The Company is subject to U.S. federal income tax as well as income tax in multiple state tax jurisdictions. The Company’s federal income tax return is open to audit under the statute of limitations for the years ended December 31, 2022 through 2025, and state income tax returns are open to audit under the statute of limitations for the years ended December 31, 2021 through 2025. In addition, several years prior to 2022 for federal and 2021 for states remain open due to net operating loss utilization in 2021, 2023 and 2024.

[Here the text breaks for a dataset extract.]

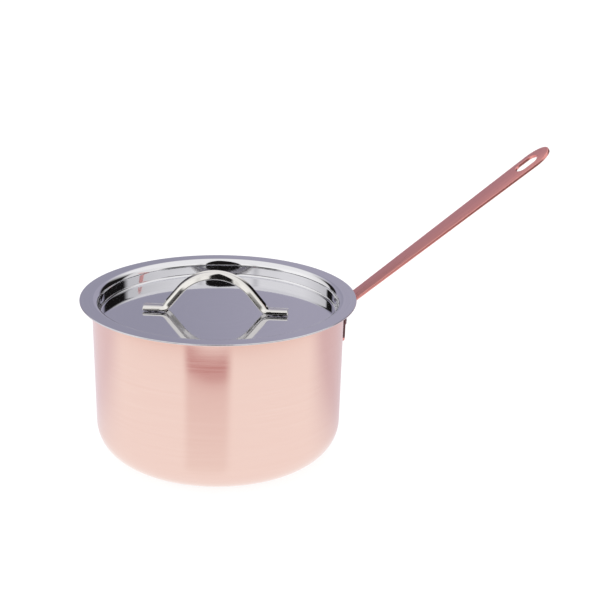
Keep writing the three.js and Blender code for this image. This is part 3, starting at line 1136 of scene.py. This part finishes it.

On July 4, 2025, the One Big Beautiful Bill Act (“OBBBA”) was enacted. This legislation introduces several provisions impacting corporate taxes including (i) the permanent extension of certain expiring or expired elements of the Tax Cuts and Jobs Act such as 100% bonus depreciation and favorable modifications related to deductibility of interest, and (ii) expensing of research and experimental expenses. The OBBBA contains multiple effective dates, with some provisions applicable beginning in 2025. The Company expects the most impactful provision to be the reinstatement of expensing of domestic research and experimental expenses, which has changed the Company's position from taxable income to taxable loss in the current year. Most states have not confirmed whether they will conform to the federal changes or not, and the provision has been prepared based on states' guidance based on prior law changes.